Repeat the listing in full, exactly as it stands.
· · ·
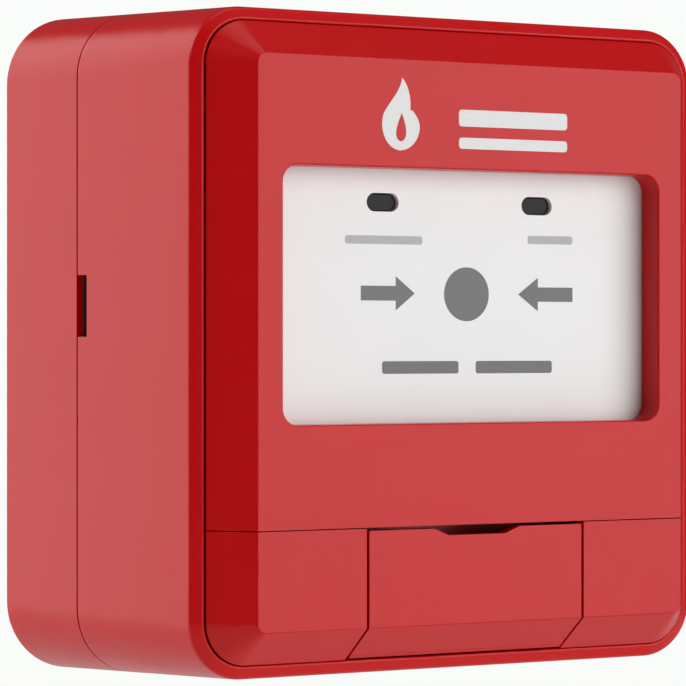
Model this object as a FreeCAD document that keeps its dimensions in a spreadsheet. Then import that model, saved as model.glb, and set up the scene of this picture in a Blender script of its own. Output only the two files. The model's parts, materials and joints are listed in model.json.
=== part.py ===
import FreeCAD, Part

# Manual call point in a surface box, millimetres.
# X runs to the right, the front looks along -Y, Z is up.
# The origin is the middle of the back face, so the wall plane is Y = 0.
# Every "depth" is counted from the front face towards the wall.

import math
import os
import re

import Sketcher

X_AXIS = FreeCAD.Vector(1, 0, 0)
Y_AXIS = FreeCAD.Vector(0, 1, 0)
Z_AXIS = FreeCAD.Vector(0, 0, 1)

doc = FreeCAD.newDocument("call_point")
sheet = doc.addObject("Spreadsheet::Sheet", "dims")

DIMS = {
    # Outer form
    "total_depth": 59.5,
    "ridge_width": 83.0,
    "ridge_height": 90.2,
    "ridge_radius": 6.3,
    "ridge_depth": 5.9,
    "bevel_inset": 4.87,
    "rim_inset": 2.0,
    "rim_depth": 6.9,
    "draft": 2.5,
    "seam_depth": 38.0,
    "seam_gap": 0.35,
    "shell_wall": 2.2,
    "rear_wall": 2.5,
    "back_edge": 0.8,
    "ridge_edge": 0.35,
    "rim_edge": 0.9,
    "face_edge": 0.25,
    "window_edge": 0.3,
    # Cover of the front: bezel above the split, fascia below it
    "cover_gap": 0.05,
    "cover_wall": 2.0,
    "skirt_gap": 0.25,
    "skirt_depth": 8.5,
    "split_z": -26.07,
    "split_gap": 0.15,
    "split_shelf": 1.6,
    # Window and the panel that is pressed
    "window_width": 64.9,
    "window_height": 36.25,
    "window_radius": 2.4,
    "window_z": 6.67,
    "window_rib": 1.5,
    "window_rib_depth": 4.1,
    "panel_depth": 4.3,
    "panel_thick": 2.0,
    "panel_overlap": 1.55,
    "panel_radius": 3.0,
    "post_x": 30.0,
    "post_high_z": 21.5,
    "post_low_z": -8.0,
    "post_radius": 1.5,
    "post_end": 24.5,
    "run_gap": 0.05,
    "pusher_x": 0.0,
    "pusher_z": 7.0,
    "pusher_radius": 2.2,
    "pusher_end": 17.9,
    # Indicator lights
    "light_x": 13.4,
    "light_z": 20.06,
    "light_slot_width": 5.4,
    "light_slot_height": 2.65,
    "light_pipe_width": 5.0,
    "light_pipe_height": 2.25,
    "light_pipe_front": 4.9,
    "light_pipe_end": 24.0,
    "led_radius": 1.5,
    "led_tip": 26.0,
    # Flap, its hinge and the tray behind it
    "flap_half": 18.35,
    "flap_gap": 0.45,
    "flap_top": -26.45,
    "flap_cut": 5.65,
    "notch_bottom": 4.9,
    "notch_top": 7.4,
    "notch_height": 1.0,
    "hinge_z": -43.6,
    "hinge_depth": 6.0,
    "knuckle_radius": 1.25,
    "hinge_pin_radius": 0.6,
    "hinge_pin_half": 19.9,
    "tray_wall": 2.0,
    "tray_depth": 9.0,
    "tray_floor": 1.5,
    "tray_bottom": -44.5,
    # Chassis and circuit board
    "chassis_depth": 20.0,
    "chassis_thick": 2.0,
    "chassis_width": 80.0,
    "chassis_height": 87.0,
    "chassis_radius": 6.0,
    "boss_x": 37.0,
    "boss_z": 40.6,
    "boss_radius": 4.0,
    "boss_hole": 1.5,
    "boss_hole_front": 11.0,
    "screw_clear": 0.2,
    "screw_head": 2.6,
    "screw_head_thick": 1.6,
    "board_depth": 30.0,
    "board_thick": 1.6,
    "board_width": 74.0,
    "board_height": 80.0,
    "standoff_x": 32.0,
    "standoff_z": 31.0,
    "standoff_radius": 3.0,
    "board_screw": 1.2,
    "board_screw_length": 6.0,
    # Switch behind the panel
    "switch_width": 12.8,
    "switch_height": 6.5,
    "switch_front": 21.0,
    "plunger_radius": 1.4,
    "plunger_front": 18.1,
    "plunger_end": 23.5,
    "plunger_bore_end": 27.0,
    # Key-operated reset
    "reset_x": 9.0,
    "reset_z": -33.5,
    "barrel_radius": 4.0,
    "barrel_front": 7.6,
    "barrel_end": 23.6,
    "collar_radius": 5.2,
    "collar_depth": 10.7,
    "collar_thick": 1.2,
    "key_slot_width": 2.2,
    "key_slot_length": 5.6,
    "key_slot_depth": 4.0,
    "groove_radius": 3.5,
    "clip_depth": 22.1,
    "clip_thick": 0.8,
    "clip_radius": 5.4,
    "cam_depth": 17.9,
    "cam_thick": 1.8,
    "cam_low": 4.9,
    "cam_lift": 2.0,
    "slider_depth": 17.8,
    "slider_thick": 2.0,
    "slider_window": 7.2,
    "slider_frame": 1.6,
    "slider_nub": 1.0,
    "slider_gap": 0.3,
    "slider_stem_half": 2.5,
    "slider_top": -15.0,
    "catch_half": 3.0,
    "catch_bottom": -14.3,
    "catch_end": 16.0,
    "spring_x": -1.7,
    "spring_wire": 0.4,
    "spring_radius": 0.9,
    "spring_low": -33.0,
    "spring_high": -25.0,
    "return_spring_x": 24.0,
    "return_spring_z": 4.0,
    "return_spring_radius": 2.4,
    # Telephone jack behind the flap
    "jack_x": -9.5,
    "jack_z": -33.5,
    "jack_bore": 3.2,
    "jack_nose": 4.5,
    "slot_half": 0.3,
    "slot_reach": 1.5,
    "slot_depth": 0.8,
    "hole_play": 0.4,
    "end_reach": 2.5,
    "edge_search": 0.1,
    "jack_front": 6.8,
    "jack_bore_end": 21.0,
    "jack_body": 10.0,
    "jack_end": 24.0,
    "nut_flats": 11.0,
    "nut_front": 7.2,
    # Terminals
    "terminal_half": 18.0,
    "terminal_depth": 9.0,
    "terminal_low": -34.0,
    "terminal_high": -24.0,
    "terminal_pitch": 5.8,
    "terminal_screw": 1.8,
    "terminal_well": 5.0,
    "terminal_entry": 1.3,
    # Back box
    "wall_screw_x": 30.0,
    "wall_screw_hole": 2.2,
    "cable_z": -20.0,
    "cable_hole": 8.0,
    "grommet_bore": 3.5,
    "grommet_flange": 9.6,
    "grommet_flange_thick": 1.2,
    "tongue_low": 0.9,
    "tongue_high": 9.9,
    "tongue_front": 33.0,
    "tongue_root": 40.0,
    "tongue_end": 46.0,
    "tongue_outer": 42.3,
    "tongue_thick": 1.6,
    "slot_front": 35.1,
    "seal_inset": 1.0,
}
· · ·
Response to this exercise:
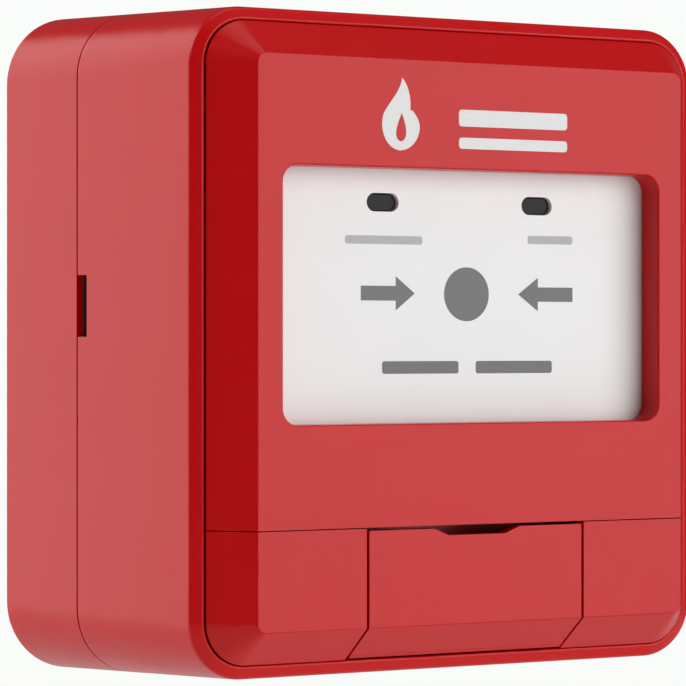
Model this object as a FreeCAD document that keeps its dimensions in a spreadsheet. Then import that model, saved as model.glb, and set up the scene of this picture in a Blender script of its own. Output only the two files. The model's parts, materials and joints are listed in model.json.
=== part.py ===
import FreeCAD, Part

# Manual call point in a surface box, millimetres.
# X runs to the right, the front looks along -Y, Z is up.
# The origin is the middle of the back face, so the wall plane is Y = 0.
# Every "depth" is counted from the front face towards the wall.

import math
import os
import re

import Sketcher

X_AXIS = FreeCAD.Vector(1, 0, 0)
Y_AXIS = FreeCAD.Vector(0, 1, 0)
Z_AXIS = FreeCAD.Vector(0, 0, 1)

doc = FreeCAD.newDocument("call_point")
sheet = doc.addObject("Spreadsheet::Sheet", "dims")

DIMS = {
    # Outer form
    "total_depth": 59.5,
    "ridge_width": 83.0,
    "ridge_height": 90.2,
    "ridge_radius": 6.3,
    "ridge_depth": 5.9,
    "bevel_inset": 4.87,
    "rim_inset": 2.0,
    "rim_depth": 6.9,
    "draft": 2.5,
    "seam_depth": 38.0,
    "seam_gap": 0.35,
    "shell_wall": 2.2,
    "rear_wall": 2.5,
    "back_edge": 0.8,
    "ridge_edge": 0.35,
    "rim_edge": 0.9,
    "face_edge": 0.25,
    "window_edge": 0.3,
    # Cover of the front: bezel above the split, fascia below it
    "cover_gap": 0.05,
    "cover_wall": 2.0,
    "skirt_gap": 0.25,
    "skirt_depth": 8.5,
    "split_z": -26.07,
    "split_gap": 0.15,
    "split_shelf": 1.6,
    # Window and the panel that is pressed
    "window_width": 64.9,
    "window_height": 36.25,
    "window_radius": 2.4,
    "window_z": 6.67,
    "window_rib": 1.5,
    "window_rib_depth": 4.1,
    "panel_depth": 4.3,
    "panel_thick": 2.0,
    "panel_overlap": 1.55,
    "panel_radius": 3.0,
    "post_x": 30.0,
    "post_high_z": 21.5,
    "post_low_z": -8.0,
    "post_radius": 1.5,
    "post_end": 24.5,
    "run_gap": 0.05,
    "pusher_x": 0.0,
    "pusher_z": 7.0,
    "pusher_radius": 2.2,
    "pusher_end": 17.9,
    # Indicator lights
    "light_x": 13.4,
    "light_z": 20.06,
    "light_slot_width": 5.4,
    "light_slot_height": 2.65,
    "light_pipe_width": 5.0,
    "light_pipe_height": 2.25,
    "light_pipe_front": 4.9,
    "light_pipe_end": 24.0,
    "led_radius": 1.5,
    "led_tip": 26.0,
    # Flap, its hinge and the tray behind it
    "flap_half": 18.35,
    "flap_gap": 0.45,
    "flap_top": -26.45,
    "flap_cut": 5.65,
    "notch_bottom": 4.9,
    "notch_top": 7.4,
    "notch_height": 1.0,
    "hinge_z": -43.6,
    "hinge_depth": 6.0,
    "knuckle_radius": 1.25,
    "hinge_pin_radius": 0.6,
    "hinge_pin_half": 19.9,
    "tray_wall": 2.0,
    "tray_depth": 9.0,
    "tray_floor": 1.5,
    "tray_bottom": -44.5,
    # Chassis and circuit board
    "chassis_depth": 20.0,
    "chassis_thick": 2.0,
    "chassis_width": 80.0,
    "chassis_height": 87.0,
    "chassis_radius": 6.0,
    "boss_x": 37.0,
    "boss_z": 40.6,
    "boss_radius": 4.0,
    "boss_hole": 1.5,
    "boss_hole_front": 11.0,
    "screw_clear": 0.2,
    "screw_head": 2.6,
    "screw_head_thick": 1.6,
    "board_depth": 30.0,
    "board_thick": 1.6,
    "board_width": 74.0,
    "board_height": 80.0,
    "standoff_x": 32.0,
    "standoff_z": 31.0,
    "standoff_radius": 3.0,
    "board_screw": 1.2,
    "board_screw_length": 6.0,
    # Switch behind the panel
    "switch_width": 12.8,
    "switch_height": 6.5,
    "switch_front": 21.0,
    "plunger_radius": 1.4,
    "plunger_front": 18.1,
    "plunger_end": 23.5,
    "plunger_bore_end": 27.0,
    # Key-operated reset
    "reset_x": 9.0,
    "reset_z": -33.5,
    "barrel_radius": 4.0,
    "barrel_front": 7.6,
    "barrel_end": 23.6,
    "collar_radius": 5.2,
    "collar_depth": 10.7,
    "collar_thick": 1.2,
    "key_slot_width": 2.2,
    "key_slot_length": 5.6,
    "key_slot_depth": 4.0,
    "groove_radius": 3.5,
    "clip_depth": 22.1,
    "clip_thick": 0.8,
    "clip_radius": 5.4,
    "cam_depth": 17.9,
    "cam_thick": 1.8,
    "cam_low": 4.9,
    "cam_lift": 2.0,
    "slider_depth": 17.8,
    "slider_thick": 2.0,
    "slider_window": 7.2,
    "slider_frame": 1.6,
    "slider_nub": 1.0,
    "slider_gap": 0.3,
    "slider_stem_half": 2.5,
    "slider_top": -15.0,
    "catch_half": 3.0,
    "catch_bottom": -14.3,
    "catch_end": 16.0,
    "spring_x": -1.7,
    "spring_wire": 0.4,
    "spring_radius": 0.9,
    "spring_low": -33.0,
    "spring_high": -25.0,
    "return_spring_x": 24.0,
    "return_spring_z": 4.0,
    "return_spring_radius": 2.4,
    # Telephone jack behind the flap
    "jack_x": -9.5,
    "jack_z": -33.5,
    "jack_bore": 3.2,
    "jack_nose": 4.5,
    "slot_half": 0.3,
    "slot_reach": 1.5,
    "slot_depth": 0.8,
    "hole_play": 0.4,
    "end_reach": 2.5,
    "edge_search": 0.1,
    "jack_front": 6.8,
    "jack_bore_end": 21.0,
    "jack_body": 10.0,
    "jack_end": 24.0,
    "nut_flats": 11.0,
    "nut_front": 7.2,
    # Terminals
    "terminal_half": 18.0,
    "terminal_depth": 9.0,
    "terminal_low": -34.0,
    "terminal_high": -24.0,
    "terminal_pitch": 5.8,
    "terminal_screw": 1.8,
    "terminal_well": 5.0,
    "terminal_entry": 1.3,
    # Back box
    "wall_screw_x": 30.0,
    "wall_screw_hole": 2.2,
    "cable_z": -20.0,
    "cable_hole": 8.0,
    "grommet_bore": 3.5,
    "grommet_flange": 9.6,
    "grommet_flange_thick": 1.2,
    "tongue_low": 0.9,
    "tongue_high": 9.9,
    "tongue_front": 33.0,
    "tongue_root": 40.0,
    "tongue_end": 46.0,
    "tongue_outer": 42.3,
    "tongue_thick": 1.6,
    "slot_front": 35.1,
    "seal_inset": 1.0,
}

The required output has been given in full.